Baby

The first weeks with your baby

Jaundice

Jaundice usually affects full-term babies. It appears 2 to 3 days after the baby is born; the baby’s skin will become yellow and the color will intensify by the hour. Commonly called newborns jaundice, the neonatal jaundice or neonatal hyperbilirubinemia affects 60% of full-term healthy babies and 80% of premature babies. It reaches its peak after 3 or 4 days and disappears after a week. It can last more than a week in premature children.

Jaundice is caused by the elevation of the bilirubin concentration in their blood. Bilirubin is the yellow breakdown of heme, a component of the red blood cells and is usually eliminated in the stools. Sometimes a too large amount of bilirubin is reabsorbed in the intestines and it causes jaundice.

Usually declared before leaving the hospital, jaundice can be detected by a blood test that will confirm its gravity. If you notice that your child’s skin is yellow when you go back home, contact your doctor or take your baby to the clinic. A more notable jaundice is usually found in infants who drink less or whose intestines are not working as well.

Usually, there is no special treatment for jaundice although in some cases, doctors can recommend phototherapy.
Back in foetal position

During these first few weeks of life, you will see that when your baby sleeps, they go back to their foetal position. Their natural instinct is bringing them back to this reassuring position. A lot of infants keep this habit for a while, especially when they are all curled up with their loving mother!

The umbilical cord

We call umbilical cord the tube that feeds your baby and links them to the placenta. When it is cut at birth, it is white. It dries and darkens as the days go by. The nurse ties it up with a big plastic clip to ensure coagulation. In time, it will dry up and heal to finally fall by itself after 7 to 30 days.

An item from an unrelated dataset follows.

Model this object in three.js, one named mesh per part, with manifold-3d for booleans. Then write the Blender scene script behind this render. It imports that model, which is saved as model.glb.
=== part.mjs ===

How to take care and clean the belly button and the rest of the umbilical cord
Clean the contour of the belly button with cotton or a cotton swab soaked in warm water several times a day until it healed completely. To prevent moisture and irritation, the belly button must always be dry and free of gauze or bandages. The rest of the cord can detach partially on a period of 2 to 3 days with or without a few drops of blood. If it only slightly leaks, it is not dangerous because the cord will fall off and its healing will continue normally. On the other hand, if a smelly discharge comes out of the belly button, you should contact your doctor.

The shape of their head

Your baby’s head will seem, at first, bigger and heavier than the rest of their body. It is only an illusion, but you should still manipulate their head very carefully and hold it in permanence. Make sure that your baby can move their head right and left. Stay alert and change the head’s side often when your baby sleeps to avoid a stiff neck.

Some manoeuvres performed during labor can temporarily change your baby’s head shape. Don’t worry; it will get back to its normal round shape after a few weeks.

At birth, the bones of their skull are not yet welded and are very flexible. At the top of the baby’s skull, there is a little diamond-shaped membrane. This soft spot that forms a little hollow when your baby sits is called the fontanel. It joins definitively at the age of 10 to 18 months.